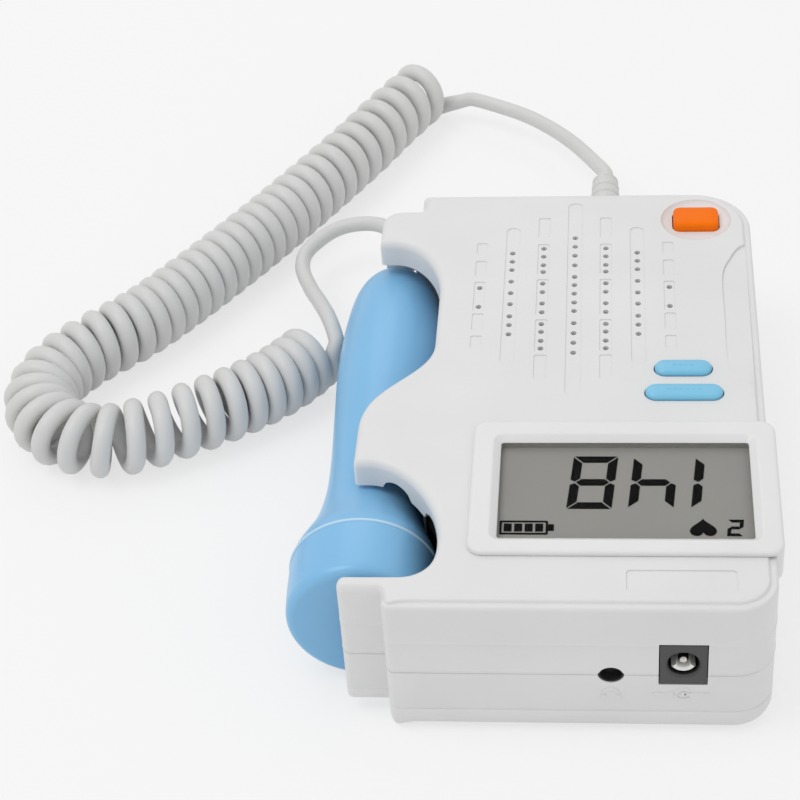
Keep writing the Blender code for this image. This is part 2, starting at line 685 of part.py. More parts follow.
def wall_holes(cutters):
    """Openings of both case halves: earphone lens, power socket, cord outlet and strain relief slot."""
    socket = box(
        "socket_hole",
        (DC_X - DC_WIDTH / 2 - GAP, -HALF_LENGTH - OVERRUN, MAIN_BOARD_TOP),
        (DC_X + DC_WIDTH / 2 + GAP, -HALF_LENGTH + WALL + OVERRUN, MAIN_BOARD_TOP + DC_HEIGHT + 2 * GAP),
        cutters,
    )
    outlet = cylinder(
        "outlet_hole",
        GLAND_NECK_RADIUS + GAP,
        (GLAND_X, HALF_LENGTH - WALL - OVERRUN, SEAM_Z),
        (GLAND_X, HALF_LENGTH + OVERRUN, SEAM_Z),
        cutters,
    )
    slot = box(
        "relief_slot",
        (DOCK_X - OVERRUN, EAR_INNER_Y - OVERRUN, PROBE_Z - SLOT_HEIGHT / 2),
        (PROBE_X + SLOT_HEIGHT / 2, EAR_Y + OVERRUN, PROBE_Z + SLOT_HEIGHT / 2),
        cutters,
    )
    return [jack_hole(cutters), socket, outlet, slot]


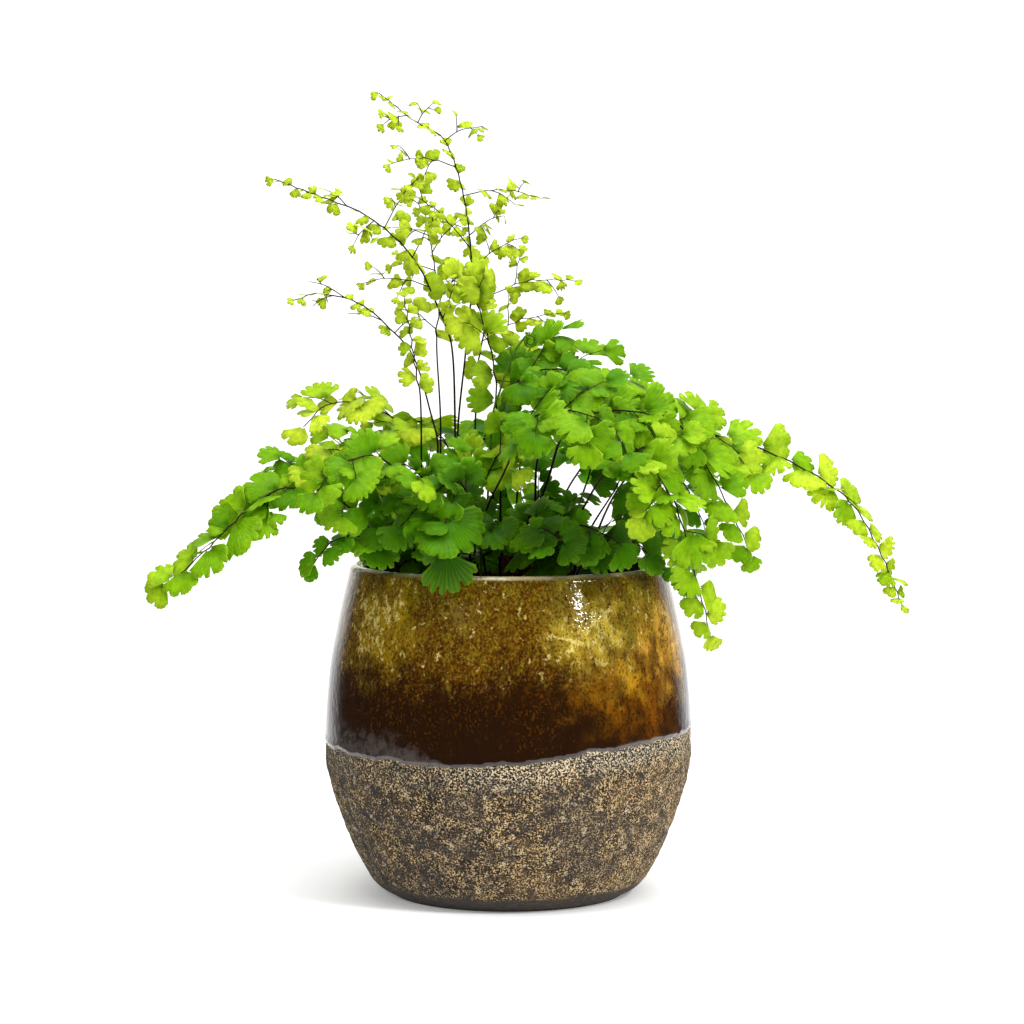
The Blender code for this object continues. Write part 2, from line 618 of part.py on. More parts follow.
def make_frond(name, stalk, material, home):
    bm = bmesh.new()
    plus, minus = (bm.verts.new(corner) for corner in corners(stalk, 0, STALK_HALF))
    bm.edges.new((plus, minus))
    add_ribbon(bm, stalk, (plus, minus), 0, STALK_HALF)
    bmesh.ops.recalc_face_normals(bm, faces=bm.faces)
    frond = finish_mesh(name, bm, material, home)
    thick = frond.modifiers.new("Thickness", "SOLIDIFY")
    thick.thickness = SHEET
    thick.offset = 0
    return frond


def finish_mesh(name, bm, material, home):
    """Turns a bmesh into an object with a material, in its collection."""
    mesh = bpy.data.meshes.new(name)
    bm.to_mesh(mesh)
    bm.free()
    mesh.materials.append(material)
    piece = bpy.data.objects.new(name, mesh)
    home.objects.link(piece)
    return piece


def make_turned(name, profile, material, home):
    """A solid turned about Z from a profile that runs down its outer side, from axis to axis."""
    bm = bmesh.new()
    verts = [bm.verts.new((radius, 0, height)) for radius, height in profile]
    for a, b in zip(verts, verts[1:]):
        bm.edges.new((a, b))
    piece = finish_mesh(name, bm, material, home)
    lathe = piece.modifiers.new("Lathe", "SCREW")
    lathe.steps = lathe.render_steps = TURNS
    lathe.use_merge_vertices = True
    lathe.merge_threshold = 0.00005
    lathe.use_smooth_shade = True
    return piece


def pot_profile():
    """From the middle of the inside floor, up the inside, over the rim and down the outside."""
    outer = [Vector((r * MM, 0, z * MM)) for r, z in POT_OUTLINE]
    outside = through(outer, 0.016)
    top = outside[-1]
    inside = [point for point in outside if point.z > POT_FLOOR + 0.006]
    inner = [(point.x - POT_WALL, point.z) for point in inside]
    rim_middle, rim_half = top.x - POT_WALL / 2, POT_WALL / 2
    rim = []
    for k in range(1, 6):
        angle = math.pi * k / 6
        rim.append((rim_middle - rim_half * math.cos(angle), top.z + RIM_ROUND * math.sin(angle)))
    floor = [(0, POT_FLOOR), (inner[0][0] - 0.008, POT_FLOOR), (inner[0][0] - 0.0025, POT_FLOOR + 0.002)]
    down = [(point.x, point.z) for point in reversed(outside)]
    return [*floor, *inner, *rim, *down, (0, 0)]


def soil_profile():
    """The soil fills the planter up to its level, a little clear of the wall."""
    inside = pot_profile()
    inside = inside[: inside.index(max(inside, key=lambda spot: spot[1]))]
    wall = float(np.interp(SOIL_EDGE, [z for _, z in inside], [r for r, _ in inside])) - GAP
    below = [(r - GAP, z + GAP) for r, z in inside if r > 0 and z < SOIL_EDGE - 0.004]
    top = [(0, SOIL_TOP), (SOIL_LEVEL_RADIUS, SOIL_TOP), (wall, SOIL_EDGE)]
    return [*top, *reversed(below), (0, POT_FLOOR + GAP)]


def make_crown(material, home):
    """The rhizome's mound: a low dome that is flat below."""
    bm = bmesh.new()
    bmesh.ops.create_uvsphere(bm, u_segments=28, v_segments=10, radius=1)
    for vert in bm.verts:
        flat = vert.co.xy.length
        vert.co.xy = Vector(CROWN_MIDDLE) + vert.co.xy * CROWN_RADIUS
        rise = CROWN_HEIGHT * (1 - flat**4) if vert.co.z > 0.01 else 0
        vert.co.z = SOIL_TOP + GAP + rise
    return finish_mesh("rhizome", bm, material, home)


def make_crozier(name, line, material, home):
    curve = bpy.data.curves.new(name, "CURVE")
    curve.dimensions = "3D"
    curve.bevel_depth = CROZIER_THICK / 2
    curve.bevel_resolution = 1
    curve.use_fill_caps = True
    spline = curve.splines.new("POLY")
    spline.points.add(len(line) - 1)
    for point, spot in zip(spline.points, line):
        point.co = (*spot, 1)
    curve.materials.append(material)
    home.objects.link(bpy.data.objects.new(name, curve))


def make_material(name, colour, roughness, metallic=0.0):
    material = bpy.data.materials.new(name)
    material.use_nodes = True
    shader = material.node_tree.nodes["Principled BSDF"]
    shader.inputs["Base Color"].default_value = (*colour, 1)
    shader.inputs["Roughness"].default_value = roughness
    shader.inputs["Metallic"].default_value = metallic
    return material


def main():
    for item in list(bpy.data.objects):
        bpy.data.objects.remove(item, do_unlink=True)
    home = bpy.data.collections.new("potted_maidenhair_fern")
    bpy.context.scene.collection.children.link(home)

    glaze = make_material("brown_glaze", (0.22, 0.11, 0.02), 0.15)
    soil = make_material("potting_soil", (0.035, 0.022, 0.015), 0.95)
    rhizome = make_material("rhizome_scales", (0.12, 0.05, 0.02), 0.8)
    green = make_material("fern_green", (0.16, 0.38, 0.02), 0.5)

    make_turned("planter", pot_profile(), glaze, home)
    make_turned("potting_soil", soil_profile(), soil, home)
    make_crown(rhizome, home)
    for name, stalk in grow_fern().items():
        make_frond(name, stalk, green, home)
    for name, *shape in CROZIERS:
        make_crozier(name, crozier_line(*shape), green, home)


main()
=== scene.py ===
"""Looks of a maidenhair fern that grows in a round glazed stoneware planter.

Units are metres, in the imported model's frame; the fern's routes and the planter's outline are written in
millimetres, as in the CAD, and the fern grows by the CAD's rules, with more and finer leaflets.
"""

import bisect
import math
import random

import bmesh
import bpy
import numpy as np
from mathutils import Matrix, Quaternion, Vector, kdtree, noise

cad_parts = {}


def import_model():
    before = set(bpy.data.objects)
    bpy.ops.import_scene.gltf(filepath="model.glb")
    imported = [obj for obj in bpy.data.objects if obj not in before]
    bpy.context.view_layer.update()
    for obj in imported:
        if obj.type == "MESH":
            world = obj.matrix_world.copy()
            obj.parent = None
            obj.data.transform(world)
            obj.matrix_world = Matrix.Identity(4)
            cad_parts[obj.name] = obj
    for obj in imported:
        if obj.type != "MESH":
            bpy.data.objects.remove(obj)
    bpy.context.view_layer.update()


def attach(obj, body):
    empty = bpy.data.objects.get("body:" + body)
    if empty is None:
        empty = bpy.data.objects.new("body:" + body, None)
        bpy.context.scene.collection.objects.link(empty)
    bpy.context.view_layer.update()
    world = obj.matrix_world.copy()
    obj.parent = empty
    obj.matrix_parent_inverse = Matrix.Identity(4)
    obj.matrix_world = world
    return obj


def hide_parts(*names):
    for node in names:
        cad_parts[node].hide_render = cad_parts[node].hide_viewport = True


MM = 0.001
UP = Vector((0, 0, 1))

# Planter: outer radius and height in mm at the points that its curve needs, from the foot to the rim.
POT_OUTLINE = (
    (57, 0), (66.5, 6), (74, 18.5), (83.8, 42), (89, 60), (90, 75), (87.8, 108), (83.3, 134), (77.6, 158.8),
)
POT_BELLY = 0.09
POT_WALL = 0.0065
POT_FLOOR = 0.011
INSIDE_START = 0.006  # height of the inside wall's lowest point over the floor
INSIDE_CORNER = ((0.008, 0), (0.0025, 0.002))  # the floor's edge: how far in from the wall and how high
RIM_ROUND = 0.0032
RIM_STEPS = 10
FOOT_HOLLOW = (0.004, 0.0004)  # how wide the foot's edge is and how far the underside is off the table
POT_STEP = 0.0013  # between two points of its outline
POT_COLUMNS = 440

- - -

#### TASK PROMPT:
Everything from the line that contains "cad_parts[node].hide_render = cad_parts[node].hide_viewport" through the end of the records must be duplicated exactly, and nothing outside that range.

#### RESPONSE BELOW:
        cad_parts[node].hide_render = cad_parts[node].hide_viewport = True


MM = 0.001
UP = Vector((0, 0, 1))

# Planter: outer radius and height in mm at the points that its curve needs, from the foot to the rim.
POT_OUTLINE = (
    (57, 0), (66.5, 6), (74, 18.5), (83.8, 42), (89, 60), (90, 75), (87.8, 108), (83.3, 134), (77.6, 158.8),
)
POT_BELLY = 0.09
POT_WALL = 0.0065
POT_FLOOR = 0.011
INSIDE_START = 0.006  # height of the inside wall's lowest point over the floor
INSIDE_CORNER = ((0.008, 0), (0.0025, 0.002))  # the floor's edge: how far in from the wall and how high
RIM_ROUND = 0.0032
RIM_STEPS = 10
FOOT_HOLLOW = (0.004, 0.0004)  # how wide the foot's edge is and how far the underside is off the table
POT_STEP = 0.0013  # between two points of its outline
POT_COLUMNS = 440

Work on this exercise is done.